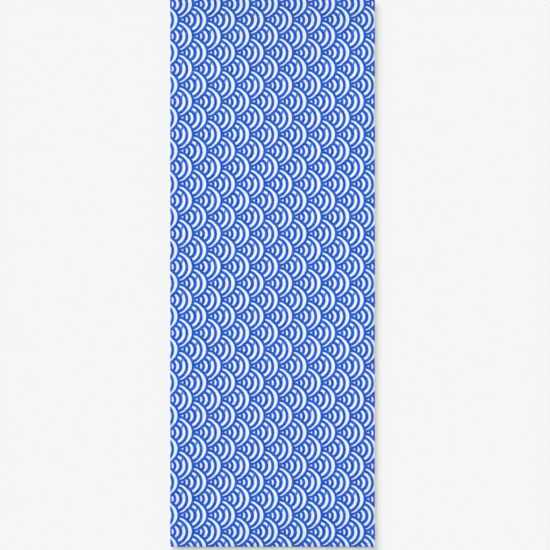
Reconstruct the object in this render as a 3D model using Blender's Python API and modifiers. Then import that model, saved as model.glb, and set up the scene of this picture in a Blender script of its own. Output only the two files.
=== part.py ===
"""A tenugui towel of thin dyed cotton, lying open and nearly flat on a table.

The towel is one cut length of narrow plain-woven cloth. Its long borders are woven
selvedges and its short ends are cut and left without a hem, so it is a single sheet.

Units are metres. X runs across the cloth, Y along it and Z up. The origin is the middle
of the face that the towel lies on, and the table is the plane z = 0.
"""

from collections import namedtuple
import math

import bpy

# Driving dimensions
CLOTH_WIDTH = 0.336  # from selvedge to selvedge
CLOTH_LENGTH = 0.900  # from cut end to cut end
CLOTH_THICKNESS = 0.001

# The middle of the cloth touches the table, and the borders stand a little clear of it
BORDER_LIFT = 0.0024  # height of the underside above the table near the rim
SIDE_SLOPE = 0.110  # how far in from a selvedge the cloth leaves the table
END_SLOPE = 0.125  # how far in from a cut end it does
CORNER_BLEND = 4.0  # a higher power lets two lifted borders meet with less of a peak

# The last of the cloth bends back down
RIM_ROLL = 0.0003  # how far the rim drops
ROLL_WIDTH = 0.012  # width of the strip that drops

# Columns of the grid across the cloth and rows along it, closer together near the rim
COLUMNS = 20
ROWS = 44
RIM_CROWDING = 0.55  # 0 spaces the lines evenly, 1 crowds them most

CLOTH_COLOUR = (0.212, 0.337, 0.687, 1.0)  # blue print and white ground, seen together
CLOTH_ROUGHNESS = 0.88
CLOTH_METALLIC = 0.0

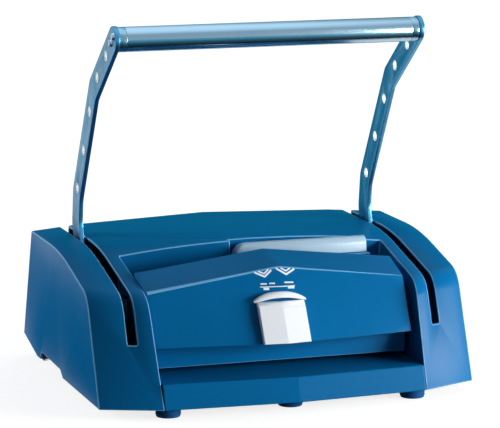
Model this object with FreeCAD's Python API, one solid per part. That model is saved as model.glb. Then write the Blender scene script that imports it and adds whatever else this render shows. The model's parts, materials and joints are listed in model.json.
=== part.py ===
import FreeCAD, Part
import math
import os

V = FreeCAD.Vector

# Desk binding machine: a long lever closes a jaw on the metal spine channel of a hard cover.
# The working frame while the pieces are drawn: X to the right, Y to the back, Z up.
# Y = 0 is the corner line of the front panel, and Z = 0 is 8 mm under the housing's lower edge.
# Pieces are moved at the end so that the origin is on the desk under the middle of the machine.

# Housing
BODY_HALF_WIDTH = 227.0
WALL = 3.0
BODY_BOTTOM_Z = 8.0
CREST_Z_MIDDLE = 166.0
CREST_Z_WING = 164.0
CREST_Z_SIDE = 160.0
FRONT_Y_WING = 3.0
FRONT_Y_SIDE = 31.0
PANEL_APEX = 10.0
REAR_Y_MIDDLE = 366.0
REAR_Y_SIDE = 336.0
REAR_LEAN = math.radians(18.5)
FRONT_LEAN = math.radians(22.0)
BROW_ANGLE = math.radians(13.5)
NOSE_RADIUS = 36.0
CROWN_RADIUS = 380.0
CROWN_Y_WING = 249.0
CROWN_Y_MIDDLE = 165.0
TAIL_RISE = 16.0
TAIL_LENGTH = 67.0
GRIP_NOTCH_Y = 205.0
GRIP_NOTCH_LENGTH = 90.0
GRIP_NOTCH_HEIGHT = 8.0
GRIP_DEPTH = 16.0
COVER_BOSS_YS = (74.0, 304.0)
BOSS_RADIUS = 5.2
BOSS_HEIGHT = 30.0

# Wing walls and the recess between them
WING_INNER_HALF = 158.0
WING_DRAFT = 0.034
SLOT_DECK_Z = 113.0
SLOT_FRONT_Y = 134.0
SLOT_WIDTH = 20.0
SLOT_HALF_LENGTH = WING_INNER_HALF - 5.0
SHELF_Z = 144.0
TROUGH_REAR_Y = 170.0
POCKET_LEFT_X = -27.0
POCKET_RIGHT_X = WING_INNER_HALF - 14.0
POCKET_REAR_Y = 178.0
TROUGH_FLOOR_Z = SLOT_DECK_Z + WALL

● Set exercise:
Give the count of lines containing "FreeCAD", with no added text.

● Reply to the exercise:
3